On February 3, 2019, following CBS's telecast of Super Bowl LIII, WISC-TV introduced a new studio, and rebranded its newscasts from News 3 to News 3 Now, introducing a sonic and graphical design language that would be then rolled out across all Morgan Murphy Media stations; the new branding was intended to reflect the station's digital operations, as well as an emphasis on "engag[ing] deeper with our story content".

====Notable former on-air staff====
- Roger Grimsby
- Martin Kilcoyne (Sports)
- Matt Lepay (Sports)
- Curt Menefee (Sports)
- Alanna Rizzo (Sports)

==Technical information==
===Subchannels===
The station's signal is multiplexed:

Subchannels of WISC-TV
| Channel | Res. | Short name | Programming |
| 3.1 | 1080i | WISC | CBS |
| 3.2 | 720p | TVW | Independent with MyNetworkTV |
| 3.3 | 480i | DABL | Dabl |
| 3.4 | QVC | QVC |
| 3.5 | HSN | HSN |
| 3.6 | SCRIPPS | Grit |

===Analog-to-digital transition; spectrum reallocation===
WISC-TV ended regular programming on its analog signal, over VHF channel 3, at 12:30 p.m. on February 17, 2009, the original target date on which full-power television stations in the United States were to transition from analog to digital broadcasts under federal mandate (which was later pushed back to June 12, 2009). The station's digital signal remained on its pre-transition UHF channel 50, using virtual channel 3.

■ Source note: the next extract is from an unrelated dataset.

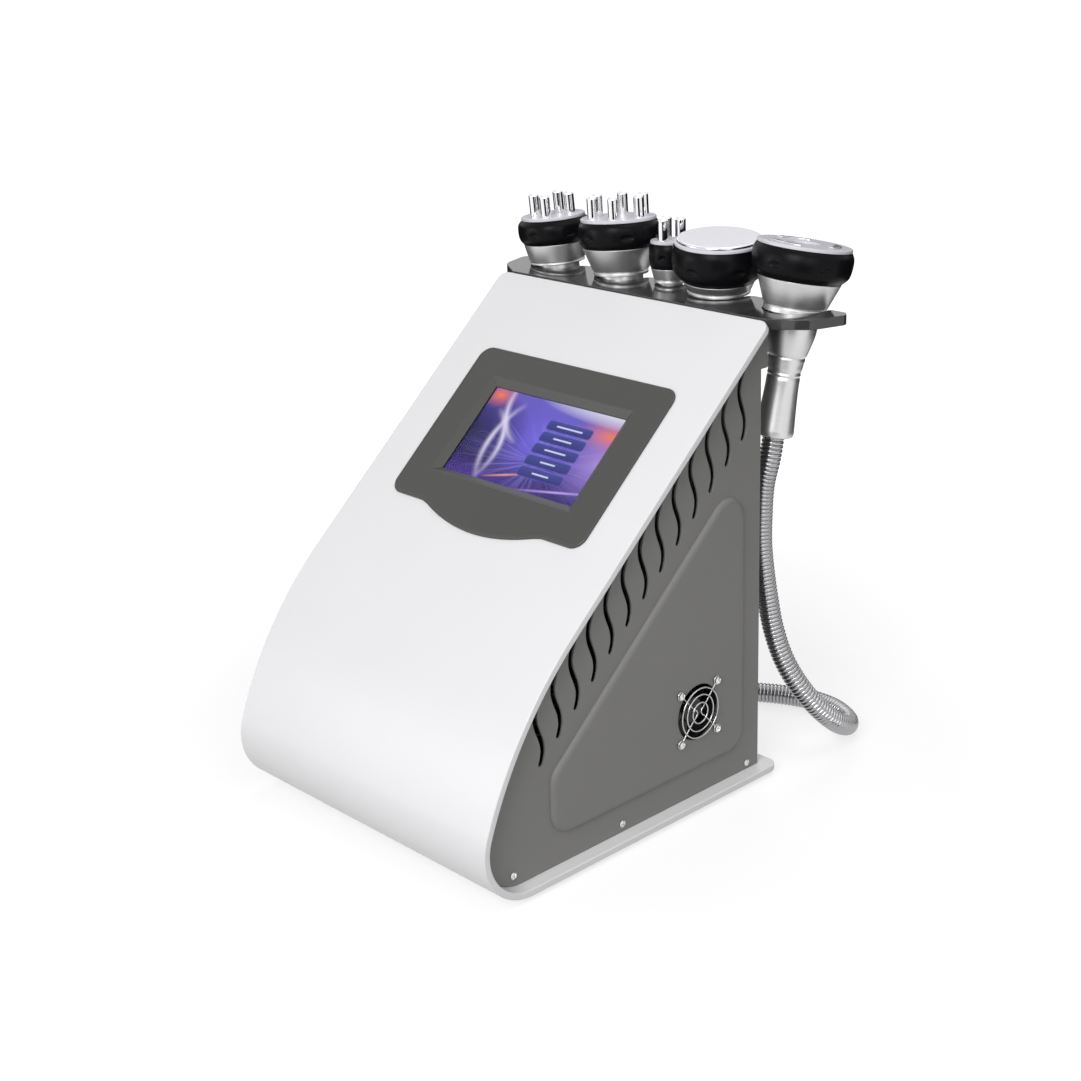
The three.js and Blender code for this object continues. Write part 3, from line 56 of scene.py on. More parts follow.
# Sizes repeated from the source of the solids
REAR = 132.816  # y of the rear plane
WIDTH = 356
HEIGHT = 454.8
SHEET = 6.8  # thickness of the wrap sheet
SLOPE = radians(41.4)
NOSE_TURN = radians(69.6)
FRONT_RADIUS = 380
NOSE_RADIUS = 55
TOP_Y = REAR - 5.7  # of the sheet's top edge
BASE_TAIL = REAR + 16.7
FOOT = 5
FIT = 0.3  # gap between pieces that meet
TOP_Z = FOOT + HEIGHT
PANEL_X = 163.9  # outer face of a side panel
PANEL = 2.5  # its thickness
SHELF_BOTTOM = TOP_Z - 9.5
PANEL_TOP = SHELF_BOTTOM - FIT
RAIL_FOOT = SHELF_BOTTOM - 38
FAN = (REAR - 91.7, 100.5)  # y and z of its axis
FAN_HALF = 25  # half the pitch of its screws
FACE = 3.2  # thickness of a handpiece's face


# ---- mesh helpers


class Shell:
    """Points in millimetres and faces, gathered before they become one mesh."""

    def __init__(self):
        self.points = []
        self.faces = []

    def ring(self, points):
        first = len(self.points)
        self.points += [Vector(p) for p in points]
        return list(range(first, len(self.points)))

    def band(self, a, b, closed=True):
        count = max(len(a), len(b))
        for i in range(count if closed else count - 1):
            j = (i + 1) % count
            corners = [a[i % len(a)], a[j % len(a)], b[j % len(b)], b[i % len(b)]]
            self.faces.append(tuple(dict.fromkeys(corners)))

    def skin(self, rings, closed=True):
        """Bands from each ring to the next."""
        for a, b in zip(rings, rings[1:]):
            self.band(a, b, closed)

    def cap(self, *rings):
        order = [i for ring in rings for i in ring]
        loops = [[self.points[i] for i in ring] for ring in rings]
        for triangle in tessellate_polygon(loops):
            self.faces.append(tuple(order[i] for i in triangle))


def link(thing):
    bpy.context.scene.collection.objects.link(thing)


def piece(name, shell, material, body="cabinet", slot=None, nodes=(), place=None, angle=32):
    """One object on a body, in place of some nodes. Weighted normals keep its big faces flat."""
    mesh = bpy.data.meshes.new(name)
    mesh.from_pydata([p * MM for p in shell.points], [], shell.faces)
    work = bmesh.new()
    work.from_mesh(mesh)
    bmesh.ops.remove_doubles(work, verts=work.verts, dist=1e-7)
    bmesh.ops.recalc_face_normals(work, faces=work.faces)
    work.to_mesh(mesh)
    work.free()
    mesh.polygons.foreach_set("use_smooth", [True] * len(mesh.polygons))
    mesh.set_sharp_from_angle(angle=radians(angle))
    mesh.materials.append(material)
    made = bpy.data.objects.new(name, mesh)
    link(made)
    if place is not None:
        made.matrix_world = place
    weighted = made.modifiers.new("Even", "WEIGHTED_NORMAL")
    weighted.keep_sharp = True
    weighted.weight = 80
    if body:
        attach(made, body)
    if nodes:
        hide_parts(*nodes)
    return made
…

The analog channel 3 continued to serve as a "nightlight", broadcasting a loop of digital transition information and instructions in addition to any local news programming and emergency information, until signing off for good the final week of March 2009.

On April 13, 2017, the results of the Federal Communications Commission (FCC)'s 2016 spectrum auction were announced, with Morgan Murphy successfully selling the UHF spectrum for WISC for just under $50 million. WISC would move their spectrum from UHF channel 50 to VHF, taking the former digital channel 11 position held by WMSN-TV before a return to UHF in November 2010.